A Solar Simulator is a light source system designed to reproduce the spectral characteristics and intensity of natural sunlight under controlled laboratory conditions. It enables researchers and engineers to perform repeatable and quantitative experiments without relying on outdoor sunlight, which varies with weather, time of day, and geographic location.
In many scientific and industrial fields, accurate and stable sunlight is essential. Solar simulators are therefore widely used for testing photovoltaic devices, evaluating solar materials, studying photochemical reactions, and conducting environmental durability tests.
A key requirement of a solar simulator is its ability to reproduce the solar spectrum defined by international standards such as AM1.5G (Air Mass 1.5 Global). In addition to spectral accuracy, high-quality solar simulators must also provide uniform irradiance over the test area and maintain stable output over time.
Several technologies are used to generate simulated sunlight. Xenon arc lamps have long been used because their spectral distribution closely resembles natural sunlight across a wide wavelength range. In recent years, LED-based solar simulators have also been developed, offering advantages in controllability and system flexibility.
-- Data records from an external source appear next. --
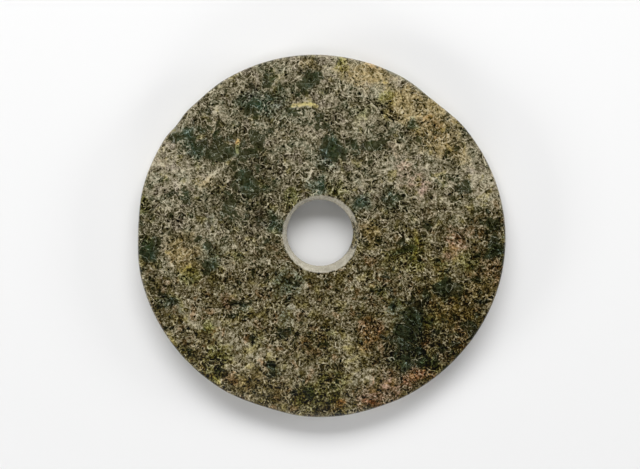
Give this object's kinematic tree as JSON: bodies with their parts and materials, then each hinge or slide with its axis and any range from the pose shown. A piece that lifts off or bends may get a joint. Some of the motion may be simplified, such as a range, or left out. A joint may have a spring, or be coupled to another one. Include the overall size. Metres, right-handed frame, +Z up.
{
  "type": "jade bi disc",
  "caption": "Flat round disc of mottled green-brown jade with a round hole drilled from both faces near its centre, its rim softly rounded and a little out of round.",
  "frame": {"origin": "on the underside's plane, under the centre of the outline's bounding box", "axes": "+Z up out of the upper face, +Y towards the top of the reference view, +X to its right"},
  "size_m": [0.2018, 0.199, 0.0119],
  "materials": {
    "jade": "ground and polished stone with a pale mineral network, dark green-black where it is unaltered, rust and ochre stains, satin sheen"
  },
  "bodies": {
    "root": {"jade_disc": "jade"}
  },
  "joints": []
}
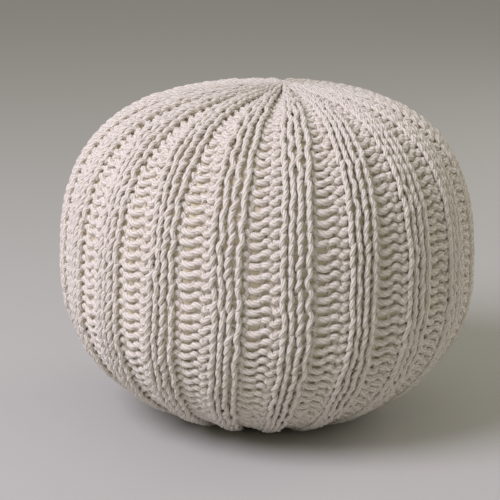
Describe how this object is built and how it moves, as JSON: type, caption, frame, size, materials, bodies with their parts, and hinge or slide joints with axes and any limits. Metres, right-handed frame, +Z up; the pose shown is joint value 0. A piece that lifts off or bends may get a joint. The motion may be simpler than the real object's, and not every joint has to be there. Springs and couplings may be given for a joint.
{
  "type": "knitted pouf",
  "caption": "Round stuffed floor cushion in a chunky rib-knit cover, drawn in at the crown, with a flat base to stand on.",
  "frame": {"origin": "middle of the flat base, on the surface that the pouf stands on", "axes": "+Z up along the pouf's axis, -Y towards the front"},
  "size_m": [0.5076, 0.5076, 0.4078],
  "materials": {
    "knit_yarn": "ivory plied cotton cord, chunky two-by-two rib knit, matt"
  },
  "bodies": {
    "root": {"knit_cover": "knit_yarn"}
  },
  "joints": []
}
Because different applications require different characteristics—such as spectral fidelity, irradiance stability, illumination area, or temporal control—solar simulators are designed in various configurations to meet the needs of specific research and testing environments.
In essence, a solar simulator is a scientific tool that allows sunlight to be reproduced anytime and anywhere, enabling precise experimentation and reliable evaluation in laboratories around the world.